Lucas was introduced to Holmes through his uncle Don Lucas, a well-known Silicon Valley investor and onetime chairman of Theranos’ board. He said that early on, there was “not a high degree of transparency” into the company. He was accustomed to getting detailed financial statements from companies he invested in, but he said “we were not provided that opportunity” with Theranos.

Nonetheless, he trusted the judgment of his uncle, and was impressed by Holmes, whom he estimated he met and spoke to dozens of times over the course of seven years.

Elizabeth Holmes, founder of Theranos Inc., left, arrives at federal court in San Jose, California, U.S., on Tuesday, Nov. 2, 2021.

“I had a great relationship with Elizabeth,” he said on the stand, subsequently describing her as “very sincere in what she was trying to do. … It was all Theranos all the time for Elizabeth.”

Lucas said the company’s 2013 commercial partnership with Walgreens, in particular, was important to him, because “this is what Elizabeth and a dedicated team had been working on for so long, and they felt it was ready for prime time.”

Both Lucas and Mosley said they leaned on documents and materials for their assessment of the company that turned out to be misleading, including a report with Pfizer’s logo on it that was introduced earlier in the trial (the report was not prepared by Pfizer) and the 2014 Fortune magazine cover story that helped catapult Holmes to fame.

“Great article, great pictures, the whole thing,” Lucas said, adding that it made him “proud of the situation. Proud that we are involved. Proud of Elizabeth.” (Roger Parloff, the author of the Fortune story, is expected to testify in the coming weeks.)

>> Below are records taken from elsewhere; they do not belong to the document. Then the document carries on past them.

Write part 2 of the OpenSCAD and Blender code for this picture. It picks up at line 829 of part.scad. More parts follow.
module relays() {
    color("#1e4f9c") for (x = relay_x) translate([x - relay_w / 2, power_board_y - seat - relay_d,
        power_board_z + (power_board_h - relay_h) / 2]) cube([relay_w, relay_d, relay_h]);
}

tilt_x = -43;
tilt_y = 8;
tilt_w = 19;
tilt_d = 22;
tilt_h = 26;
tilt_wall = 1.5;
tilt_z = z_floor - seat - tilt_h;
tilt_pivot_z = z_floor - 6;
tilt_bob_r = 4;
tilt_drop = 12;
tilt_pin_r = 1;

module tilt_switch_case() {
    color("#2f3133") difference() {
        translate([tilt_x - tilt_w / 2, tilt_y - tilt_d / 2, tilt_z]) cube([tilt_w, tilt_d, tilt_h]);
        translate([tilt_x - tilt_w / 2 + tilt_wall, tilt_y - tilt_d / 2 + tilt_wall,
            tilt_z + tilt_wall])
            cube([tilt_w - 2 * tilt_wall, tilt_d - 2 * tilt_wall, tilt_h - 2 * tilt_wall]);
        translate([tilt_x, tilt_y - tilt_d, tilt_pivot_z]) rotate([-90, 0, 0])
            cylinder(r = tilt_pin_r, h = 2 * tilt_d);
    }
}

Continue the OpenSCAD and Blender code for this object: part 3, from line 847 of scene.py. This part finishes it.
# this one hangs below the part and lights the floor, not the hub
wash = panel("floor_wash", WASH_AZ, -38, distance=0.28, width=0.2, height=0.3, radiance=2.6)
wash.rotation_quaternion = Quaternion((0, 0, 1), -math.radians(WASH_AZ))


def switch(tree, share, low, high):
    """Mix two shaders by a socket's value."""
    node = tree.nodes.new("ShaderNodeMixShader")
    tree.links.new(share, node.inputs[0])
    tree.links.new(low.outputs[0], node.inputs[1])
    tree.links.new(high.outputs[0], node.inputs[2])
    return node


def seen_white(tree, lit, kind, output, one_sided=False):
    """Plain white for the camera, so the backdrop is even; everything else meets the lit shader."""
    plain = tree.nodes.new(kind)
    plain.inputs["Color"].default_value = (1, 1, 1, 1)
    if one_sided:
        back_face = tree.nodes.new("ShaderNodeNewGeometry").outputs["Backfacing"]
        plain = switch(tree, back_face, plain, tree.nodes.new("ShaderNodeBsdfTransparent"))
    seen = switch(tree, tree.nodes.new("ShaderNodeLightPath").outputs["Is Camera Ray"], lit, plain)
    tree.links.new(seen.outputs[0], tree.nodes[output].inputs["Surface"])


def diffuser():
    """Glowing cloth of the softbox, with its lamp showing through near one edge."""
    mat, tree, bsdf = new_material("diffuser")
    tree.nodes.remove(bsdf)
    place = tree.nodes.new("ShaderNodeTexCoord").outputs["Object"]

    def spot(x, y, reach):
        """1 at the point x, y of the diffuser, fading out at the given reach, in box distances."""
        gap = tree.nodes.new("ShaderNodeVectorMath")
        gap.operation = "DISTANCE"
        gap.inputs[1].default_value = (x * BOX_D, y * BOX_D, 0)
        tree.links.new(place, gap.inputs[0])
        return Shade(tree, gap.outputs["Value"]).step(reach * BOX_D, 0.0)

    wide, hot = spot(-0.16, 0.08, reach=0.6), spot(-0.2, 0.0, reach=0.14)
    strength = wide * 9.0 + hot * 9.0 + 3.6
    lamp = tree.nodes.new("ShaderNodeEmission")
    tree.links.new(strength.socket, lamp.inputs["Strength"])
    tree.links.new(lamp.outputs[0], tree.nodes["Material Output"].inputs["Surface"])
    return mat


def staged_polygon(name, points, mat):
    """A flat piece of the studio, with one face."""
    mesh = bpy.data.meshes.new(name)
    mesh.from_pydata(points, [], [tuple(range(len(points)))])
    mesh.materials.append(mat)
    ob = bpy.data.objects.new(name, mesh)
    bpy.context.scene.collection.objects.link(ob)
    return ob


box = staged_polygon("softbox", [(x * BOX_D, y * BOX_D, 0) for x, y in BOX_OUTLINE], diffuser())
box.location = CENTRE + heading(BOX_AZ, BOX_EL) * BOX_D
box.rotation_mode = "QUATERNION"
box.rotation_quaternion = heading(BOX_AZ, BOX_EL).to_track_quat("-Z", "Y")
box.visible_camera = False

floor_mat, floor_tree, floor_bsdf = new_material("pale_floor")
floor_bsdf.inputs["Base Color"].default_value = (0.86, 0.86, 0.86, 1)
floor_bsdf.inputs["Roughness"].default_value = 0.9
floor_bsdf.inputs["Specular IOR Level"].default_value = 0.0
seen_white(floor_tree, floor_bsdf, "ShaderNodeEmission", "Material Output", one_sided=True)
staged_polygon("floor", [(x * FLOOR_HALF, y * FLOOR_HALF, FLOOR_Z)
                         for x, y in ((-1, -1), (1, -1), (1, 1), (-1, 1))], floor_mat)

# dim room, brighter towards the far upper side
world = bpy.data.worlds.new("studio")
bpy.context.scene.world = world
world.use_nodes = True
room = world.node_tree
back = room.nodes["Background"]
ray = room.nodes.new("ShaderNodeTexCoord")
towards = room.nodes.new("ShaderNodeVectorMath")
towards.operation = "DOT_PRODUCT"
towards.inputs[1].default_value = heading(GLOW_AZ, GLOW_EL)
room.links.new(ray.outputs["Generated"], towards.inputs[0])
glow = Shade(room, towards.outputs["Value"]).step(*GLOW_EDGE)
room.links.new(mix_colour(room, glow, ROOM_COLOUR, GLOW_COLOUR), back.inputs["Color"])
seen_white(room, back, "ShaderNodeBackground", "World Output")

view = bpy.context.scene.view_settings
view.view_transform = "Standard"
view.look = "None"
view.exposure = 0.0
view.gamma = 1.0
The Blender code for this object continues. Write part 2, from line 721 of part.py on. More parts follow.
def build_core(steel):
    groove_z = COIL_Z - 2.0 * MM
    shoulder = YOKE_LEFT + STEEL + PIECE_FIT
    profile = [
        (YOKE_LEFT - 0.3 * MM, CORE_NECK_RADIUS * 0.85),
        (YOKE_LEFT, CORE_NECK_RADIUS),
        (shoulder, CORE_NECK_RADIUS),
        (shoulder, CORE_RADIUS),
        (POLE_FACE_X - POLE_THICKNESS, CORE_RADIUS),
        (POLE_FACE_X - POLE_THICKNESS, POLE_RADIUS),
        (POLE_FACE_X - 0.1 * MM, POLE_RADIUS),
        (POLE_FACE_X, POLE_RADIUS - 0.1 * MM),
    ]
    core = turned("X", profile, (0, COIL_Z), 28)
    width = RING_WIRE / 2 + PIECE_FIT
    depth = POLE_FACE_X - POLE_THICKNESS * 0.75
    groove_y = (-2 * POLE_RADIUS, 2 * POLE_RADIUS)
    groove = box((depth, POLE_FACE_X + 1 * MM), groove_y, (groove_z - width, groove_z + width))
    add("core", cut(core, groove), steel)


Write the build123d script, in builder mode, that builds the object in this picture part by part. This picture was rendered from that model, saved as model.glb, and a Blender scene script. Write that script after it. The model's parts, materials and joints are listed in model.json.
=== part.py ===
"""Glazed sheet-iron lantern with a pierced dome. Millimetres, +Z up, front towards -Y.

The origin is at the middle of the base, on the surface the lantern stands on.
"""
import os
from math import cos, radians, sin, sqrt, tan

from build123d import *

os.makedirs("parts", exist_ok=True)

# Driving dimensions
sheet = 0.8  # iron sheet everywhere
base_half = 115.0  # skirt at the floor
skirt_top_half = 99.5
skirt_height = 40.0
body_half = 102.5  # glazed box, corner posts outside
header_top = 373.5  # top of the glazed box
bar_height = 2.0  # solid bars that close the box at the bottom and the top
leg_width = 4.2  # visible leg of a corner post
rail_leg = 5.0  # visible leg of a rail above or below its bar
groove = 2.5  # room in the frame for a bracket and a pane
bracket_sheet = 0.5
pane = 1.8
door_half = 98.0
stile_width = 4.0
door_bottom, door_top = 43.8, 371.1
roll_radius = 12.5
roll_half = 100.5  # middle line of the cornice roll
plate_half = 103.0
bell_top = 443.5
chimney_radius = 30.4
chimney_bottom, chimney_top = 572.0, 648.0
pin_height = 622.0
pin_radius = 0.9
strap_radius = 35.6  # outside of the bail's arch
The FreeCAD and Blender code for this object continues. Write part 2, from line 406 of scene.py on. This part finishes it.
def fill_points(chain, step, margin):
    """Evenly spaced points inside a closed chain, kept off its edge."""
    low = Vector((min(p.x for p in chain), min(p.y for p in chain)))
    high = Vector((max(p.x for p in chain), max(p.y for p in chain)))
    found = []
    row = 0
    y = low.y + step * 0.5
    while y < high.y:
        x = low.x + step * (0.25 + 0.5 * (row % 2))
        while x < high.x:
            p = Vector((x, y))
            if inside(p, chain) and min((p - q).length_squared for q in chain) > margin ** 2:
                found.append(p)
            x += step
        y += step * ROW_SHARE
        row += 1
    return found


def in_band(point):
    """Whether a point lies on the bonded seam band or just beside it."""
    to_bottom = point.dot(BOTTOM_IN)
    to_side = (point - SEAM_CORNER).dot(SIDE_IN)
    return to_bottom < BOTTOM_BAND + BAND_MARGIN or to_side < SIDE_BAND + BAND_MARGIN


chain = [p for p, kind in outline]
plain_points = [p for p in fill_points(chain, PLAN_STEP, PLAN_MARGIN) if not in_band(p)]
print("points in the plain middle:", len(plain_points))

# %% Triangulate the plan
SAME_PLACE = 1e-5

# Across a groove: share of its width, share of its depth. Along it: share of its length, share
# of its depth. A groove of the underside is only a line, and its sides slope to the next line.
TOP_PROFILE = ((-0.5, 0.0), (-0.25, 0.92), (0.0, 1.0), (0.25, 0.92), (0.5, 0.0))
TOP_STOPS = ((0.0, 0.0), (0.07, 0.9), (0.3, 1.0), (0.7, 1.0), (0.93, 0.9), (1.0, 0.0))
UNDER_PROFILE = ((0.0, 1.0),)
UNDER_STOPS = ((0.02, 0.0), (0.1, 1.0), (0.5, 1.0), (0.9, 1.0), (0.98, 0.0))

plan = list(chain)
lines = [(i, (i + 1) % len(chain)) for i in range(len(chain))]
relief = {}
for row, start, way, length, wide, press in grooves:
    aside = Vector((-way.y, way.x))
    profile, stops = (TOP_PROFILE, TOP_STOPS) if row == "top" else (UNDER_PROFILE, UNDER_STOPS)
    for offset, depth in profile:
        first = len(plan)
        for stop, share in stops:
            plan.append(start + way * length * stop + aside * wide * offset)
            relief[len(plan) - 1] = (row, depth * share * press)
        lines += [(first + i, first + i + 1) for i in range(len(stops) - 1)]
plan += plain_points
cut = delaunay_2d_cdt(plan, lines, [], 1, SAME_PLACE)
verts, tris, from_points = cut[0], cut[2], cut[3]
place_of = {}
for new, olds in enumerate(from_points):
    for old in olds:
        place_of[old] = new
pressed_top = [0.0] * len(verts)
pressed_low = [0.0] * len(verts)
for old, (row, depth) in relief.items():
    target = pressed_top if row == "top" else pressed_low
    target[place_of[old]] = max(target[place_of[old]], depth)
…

‘Increasingly uncomfortable’

The final witness of the week, who took the stand for the last 30 minutes of testimony and is expected to continue next Tuesday, was Lynette Sawyer.

Sawyer briefly served as co-director of Theranos’ California lab for roughly the first half of 2015, but quit in June that year because she “became increasingly uncomfortable with the way things were done and how I was treated.”

Sawyer testified that she never set foot in the lab, visited Theranos, saw any of its devices or tests from devices, and was only required to sign reports she received via email, which she could not edit and which appeared to be from standard FDA-approved devices rather than Theranos’ proprietary devices.

“I didn’t have anyone I could talk to about issues” with the reports, she said. During cross-examination by Holmes’ attorney Lance Wade, Sawyer admitted her job did not require her to go into Theranos, nor did she ask to.